7 of 179 comments (clear)

  1. Not only a glut of people by Khyber · · Score: 1, Insightful

    But a glut of stupidity, bloat, and bad code.

    --
    Still waiting on Serviscope_minor to wake up to fucking reality and realize that Jessica Price isn't going to fuck him.
  2. $10 on Udemy vs $3000 Boot Camp by known_coward_69 · · Score: 5, Insightful

    It's not like the boot camp instructors are CompSci masters who went to MIT or Stanford. It's the same content.

    Even if Boot Camps are a little better, they aren't $2900 better

  3. Complaints, complaints [Re:Here's the link to TFA] by XXongo · · Score: 4, Insightful

    Don't link to the NYT fucker. Aside from being a leftist piece of trash,

    I've heard a lot of right-leaning people complain about the New York Times. I haven't, however, seen any evidence that they aren't a good source of information.

    they limit the number of articles they allow you to see each month.

    It's bad enough that millennial assholes think that it's a crime if everything on the internet is not free, free, free. Reporters shouldn't be paid, they should work for the love of it. (and for the "exposure").

    But now, when the New York Times actually is giving away their content for free, the millennial assholes are complaining that they are not getting enough content for free.

  4. Nope, programming isn't that easy after all by XXongo · · Score: 4, Insightful
    I'm not surprised these "bootcamps" are closing.

    Intensive courses sound good, but once the "graduates" get out, they discover that they will be competing with people who have been obsessed with computers since the age of ten; people who would rather code than eat.

    1. Re:Nope, programming isn't that easy after all by Anonymous Coward · · Score: 2, Insightful

      Maybe you should actively learn people skills. Talk to a job coach. Plenty of places have free job coaching available. Talk to cashiers at the store and anyone else you come in contact with and treat them like people so you can get some practice.

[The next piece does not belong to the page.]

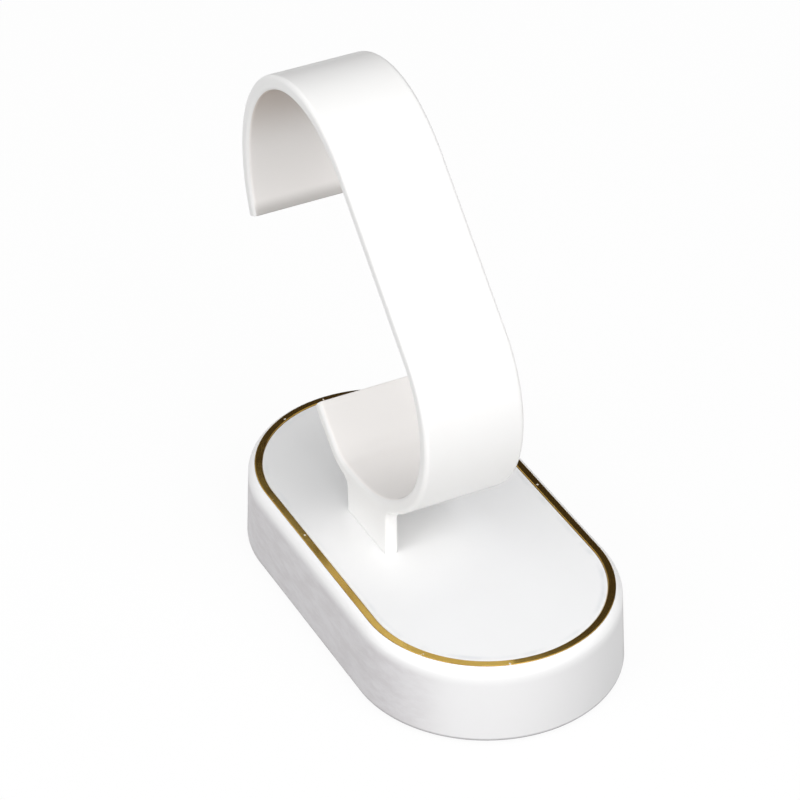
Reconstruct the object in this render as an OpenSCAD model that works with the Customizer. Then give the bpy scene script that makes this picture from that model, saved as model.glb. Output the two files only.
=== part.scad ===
// Watch display stand: a capsule-shaped base with a gilt trim ring round an inlaid top panel,
// and a one-piece open C clip that a watch strap is closed round.
// Millimetres. +Z is up, the base's long axis runs along Y, and the origin lies in the middle
// of the underside. The clip's mouth opens to the back, on the +Y side.

/* [Base] */
// Width of the base across its foot
base_w = 60.5; // [50:0.5:80]
// Length of the base along its foot
base_l = 111.5; // [96:0.5:150]
// Height of the rim above the table
base_h = 19; // [14:0.5:30]
// Draft of the moulded side wall, in degrees
wall_draft = 2.5; // [0:0.5:5]
// Radius of the rounded edge between wall and rim
rim_r = 2.8; // [2:0.1:4]
// Rounding where the wall meets the underside
heel_r = 0.6; // [0.3:0.1:1.2]
// Air under the wall, left by the non-slip sheet
stand_off = 0.4; // [0.2:0.1:1]

/* [Trim ring and top panel] */
// Width of the rim, from the wall to the pocket of ring and panel
rim_w = 1.5; // [1:0.1:2]
// Width of the ring's polished face
ring_w = 1.55; // [1:0.05:3]
// Height of the ring's band
ring_h = 2.5; // [1.5:0.1:4]
// How far the ring stands above the rim
ring_proud = 0.1; // [0:0.05:0.5]
// Thickness of the top panel
panel_t = 2.1; // [1:0.1:4]
// Rounding of the panel's upper edge
panel_edge_r = 0.5; // [0.2:0.1:0.8]
// Clearance round the ring and round the panel
inlay_gap = 0.1; // [0.05:0.05:0.3]

/* [Clip] */
// Width of the clip's strip
clip_w = 23.4; // [16:0.2:30]
// Thickness of the strip
clip_t = 3.4; // [2.8:0.1:5]
// Rounding of the strip's long edges
clip_edge_r = 1.1; // [0.4:0.1:1.3]
// Sideways place of the strip's left side
clip_side_x = -14.4; // [-18:0.1:-8]
// Place of the middle of the level stretch along the base
clip_y = 11.2; // [8:0.1:16]
// Length of the level stretch, where the strip runs lowest
floor_run = 4.2; // [2:0.2:8]
// Radius of the tongue's bend, at mid-thickness
tongue_r = 8.6; // [6:0.1:20]
// Bend of the tongue, in degrees
tongue_angle = 41.5; // [20:0.5:60]
// Straight end of the tongue
tongue_run = 11; // [4:0.2:16]
// Radius of the lower front bend, at mid-thickness
heel_bend_r = 36; // [25:0.5:45]
// Turn of the lower front bend, in degrees
heel_angle = 49.5; // [40:0.5:70]
// Radius of the nose, at mid-thickness
nose_r = 25.4; // [16:0.1:32]
// Turn from the level stretch to the raked front, in degrees
front_angle = 136; // [125:0.5:145]
// Straight of the raked front
front_run = 39.6; // [20:0.2:50]
// Radius of the shoulder above the front, at mid-thickness
shoulder_r = 37; // [25:0.5:60]
// Turn of the shoulder, in degrees
shoulder_angle = 18.5; // [10:0.5:45]
// Radius of the crown, at mid-thickness
crown_r = 27.7; // [18:0.1:32]
// Turn of the crown, in degrees
crown_angle = 104; // [60:1:110]
// Radius of the hook that hangs down at the back, at mid-thickness
hook_r = 35.5; // [25:0.5:60]
// Turn of the hook, in degrees
hook_angle = 35; // [20:0.5:60]

/* [Foot of the clip] */
// Clear height between the rim and the strip
foot_h = 7.8; // [5:0.1:16]
// Thickness of the foot plate
foot_t = 3; // [2:0.1:5]
// Length of the foot plate
foot_l = 19.4; // [12:0.2:24]
// Place of the foot plate's middle along the base
foot_y = 2.8; // [0:0.2:6]
// Rounding of the foot plate's upright edges
foot_edge_r = 0.8; // [0.3:0.1:0.9]
// Fillet between the foot plate and the strip
foot_fillet_r = 2.2; // [0.6:0.1:3]
// Depth of the foot's tab below the rim
tab_depth = 9; // [5:0.5:11]
// Clearance round the tab in its slot
tab_gap = 0.15; // [0.1:0.05:0.4]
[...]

      Maybe you have some quirks that you're proud of. Maybe those quirks are harming your life prospects, so consider stopping the quirky behavior. If you're concerned that that's not who you are, well, you should probably reconsider your priorities if the alternative is that you will "die in poverty when I starve to death in the gutter."

      Social skills can be learned by most (almost all) people. Treat it like other skills that you would learn. Learn and practice. You can't become an amazing $MUSICAL_INSTRUMENT player without practicing that instrument, learning all the relevant skills, and practicing some more. And maybe you never will become amazing at it, but you can probably learn to be good enough to at least be happy with your own performance.

      Go read books, talk to people, ask for help, read online.

  5. Re:Complaints, complaints [Re:Here's the link to T by ilsaloving · · Score: 1, Insightful

    Why are you targeting millennial with your comment? They don't have a monopoly on cheapness. Hell, if anything, the Boomers are *worse* cause they got it better than any generation before or since, and get pissy when anyone pushes back on their entitled attitude.

  6. Where to find real news by XXongo · · Score: 3, Insightful

    I've heard a lot of right-leaning people complain about the New York Times. I haven't, however, seen any evidence that they aren't a good source of information.

    Have we already forgotten about the embarrassing Jayson Blair incident?

    The number one item on my list of what constitutes a credible news source is, do they publish error corrections?

    http://www.nytimes.com/2003/05/11/us/correcting-the-record-times-reporter-who-resigned-leaves-long-trail-of-deception.html

    Or, to quote the Forbes article on Where You Find Real Facts Rather Than Alternative Facts:

    "If a reporter gets facts in a story wrong, will the news outlet investigate a complaint and publish a correction? Does the publication have its own code of ethics? Or does it subscribe to and endorse the Society of Professional Journalist’s code of ethics? And if a reporter or editor seriously violates ethical codes – such as being a blatant or serial plagiarizer, fabulist or exaggerator – will they be fired at a given news outlet? While some may criticize mainstream media outlets for a variety of sins, top outlets such as the Washington Post, the New York Times, NBC News and the New Republic have fired journalists for such ethics violations. That is remarkable in a world where some celebrities, politicians and other realms of media (other than news such as Hollywood films “based on a true story”) can spread falsehood with impunity."